The latest update from the Health Secretary on the Covid-19 testing picture:
As a result of partnerships with NHS and university labs, new cutting-edge testing innovations and a recruitment drive boosting the UK’s coronavirus diagnostic industry, NHS Test and Trace has rapidly expanded testing capability ahead of winter. I’m delighted to let you know that we met our target of 500,000 testing capacity per day on Saturday 31 October with a capacity of 519,770. In addition, the Prime Minister has also announced everyone living or working in Liverpool will now be offered COVID-19 testing, whether they have symptoms or not, in the first pilot of whole city testing in England made possible by the dramatic increase in testing capacity and new technologies.
To meet the unprecedented scale of challenge this pandemic presents, a national effort of people and organisations – from national and local government, the NHS, Public Health England, the military, academia, businesses, charities and others – to create a massive scale testing and tracing programme.
Our commitment to increasing testing capacity has already seen the number of labs across the UK’s growing diagnostic network grow through a combination of public, private and academic partnerships. Nearly 3,000 new recruits have joined the lab network since April, while advances in innovation and technology continue to speed up processing and add to capacity.
Since the first UK test site opening at the end of March, more than 600 test sites are now in operation across the UK, with up to 40 new test sites opening every week, making the median distance people are now travelling to a test centre just 2.8 miles.
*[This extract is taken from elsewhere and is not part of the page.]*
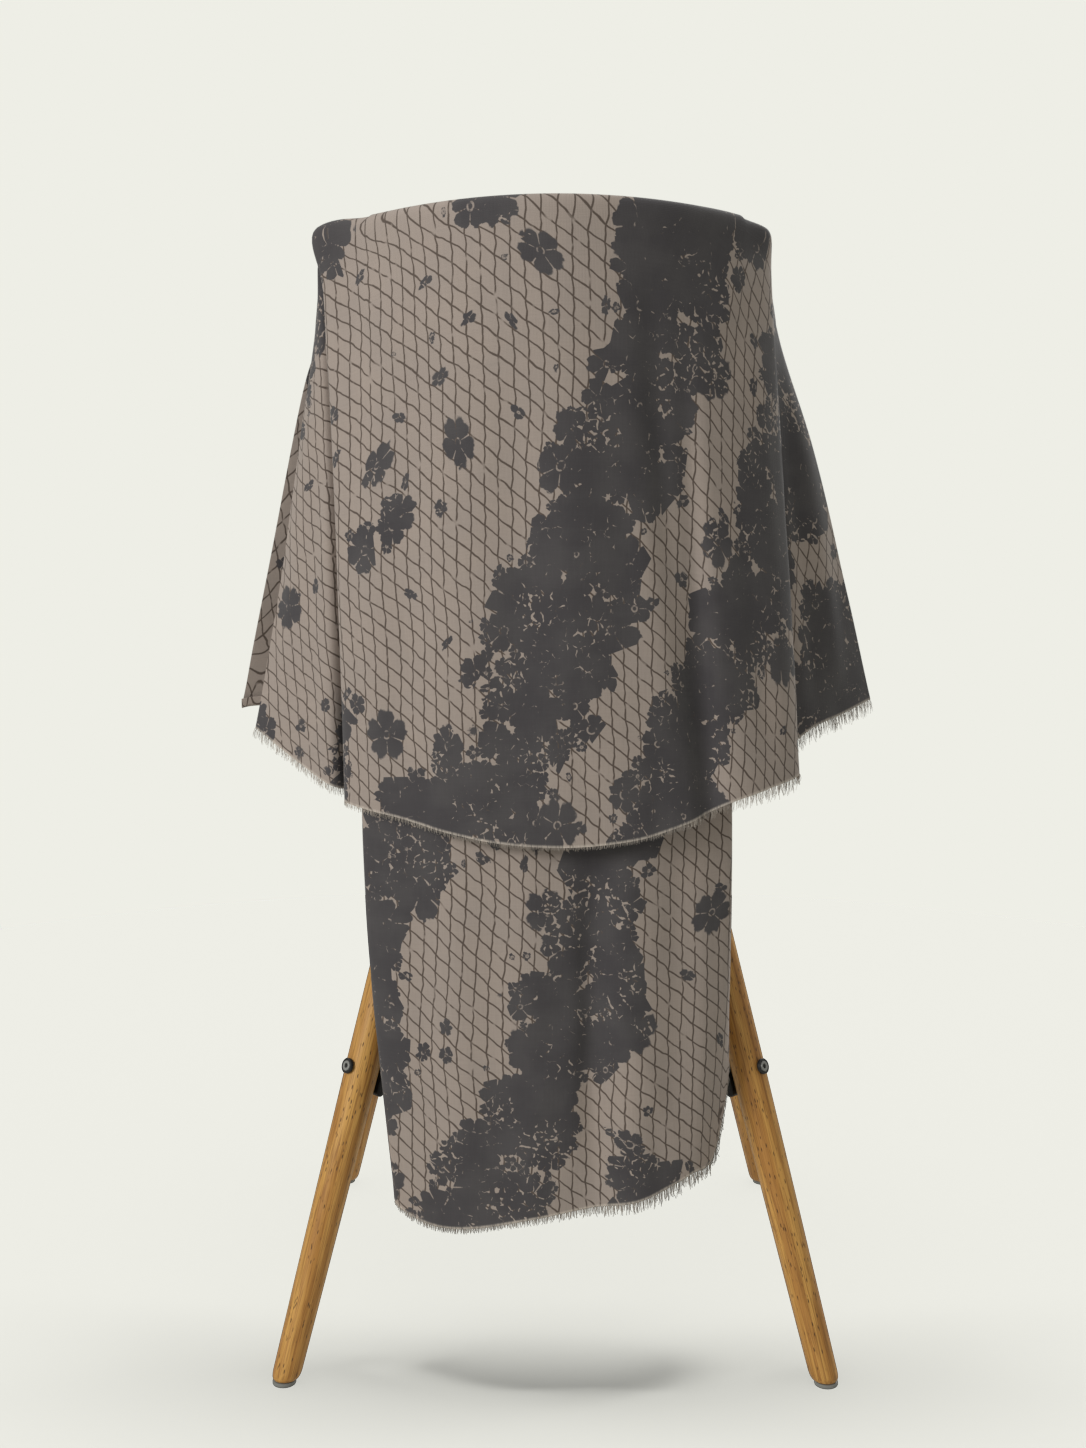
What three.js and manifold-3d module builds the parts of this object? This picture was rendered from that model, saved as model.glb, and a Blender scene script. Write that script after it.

A critical part of our testing efforts is the use of new technologies and innovations, deployed in ways that will have the most impact in protecting people at risk, finding the virus and enabling life to get back to as normal as possible. As the Prime Minister has outlined, we have started a number of pilots across schools, universities and workplaces to assess the use of rapid lateral flow antigen tests, in addition to ongoing pilots using the LAMP saliva test and asymptomatic testing for NHS staff.
We have also rolled out test kits across 86 NHS Hospitals so far, which will provide over 34,000 tests to NHS staff and patients each day. NHS staff have received training to use the tests within hospitals, which can deliver results in just 90 minutes and further strengthen the coronavirus response this winter.
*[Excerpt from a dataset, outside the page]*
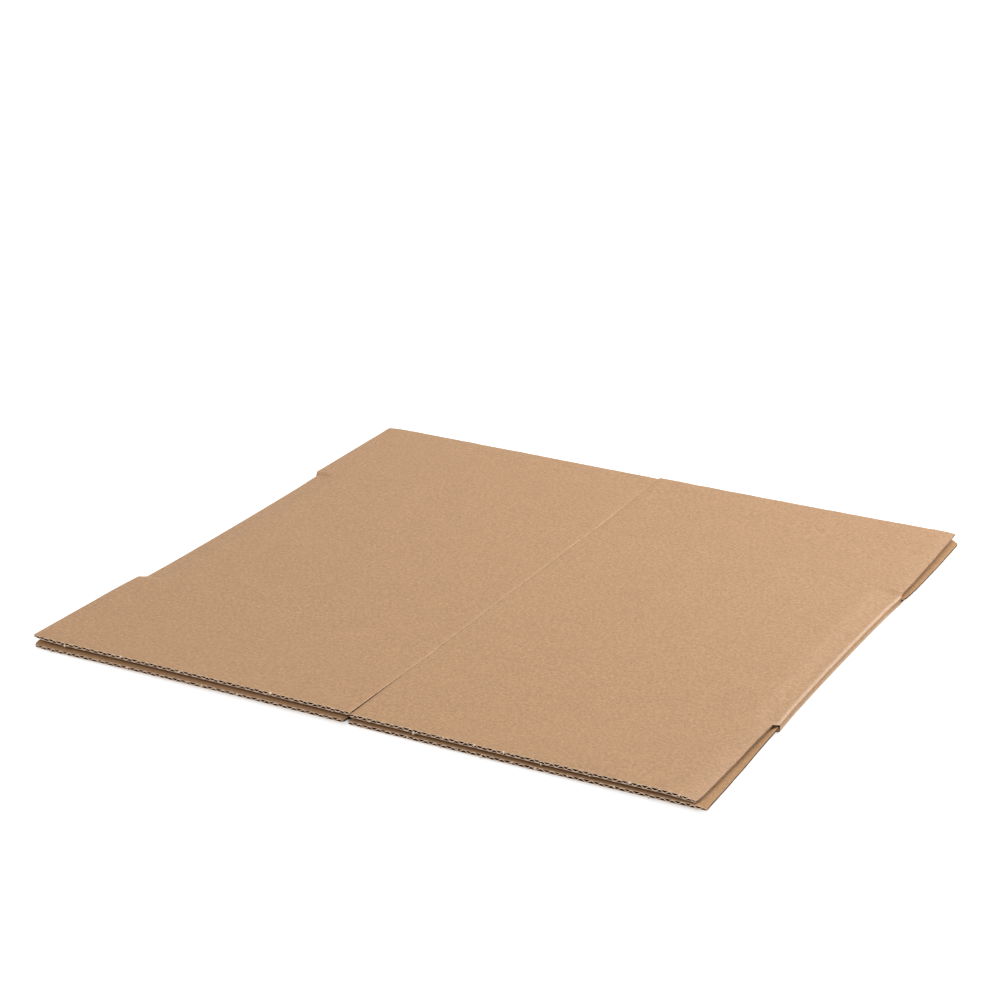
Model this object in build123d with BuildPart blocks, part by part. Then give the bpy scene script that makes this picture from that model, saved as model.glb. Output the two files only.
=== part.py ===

And now, as part of the first deployment of whole city testing, residents and workers in Liverpool will be tested using a combination of existing swab tests, as well as new lateral flow tests which can rapidly turn around results within an hour without the need to be processed in a lab, as well as LAMP technology due to be deployed in Liverpool University Hospitals NHS Foundation Trust for NHS staff.
This will help support the local area to find even more people with coronavirus to control the spread of the virus and gain more data on the number of cases across the city, which are already among the highest per 100,000 in the UK. Testing will begin this week and is the start of a process to inform a blueprint for how mass testing can be achieved and how fast and reliable COVID-19 testing can be delivered at scale. Further rollout of mass testing will come soon.
We will continue to expand testing capacity to improve test turnaround times, push forward testing innovations to make sure anyone who needs a test can get one.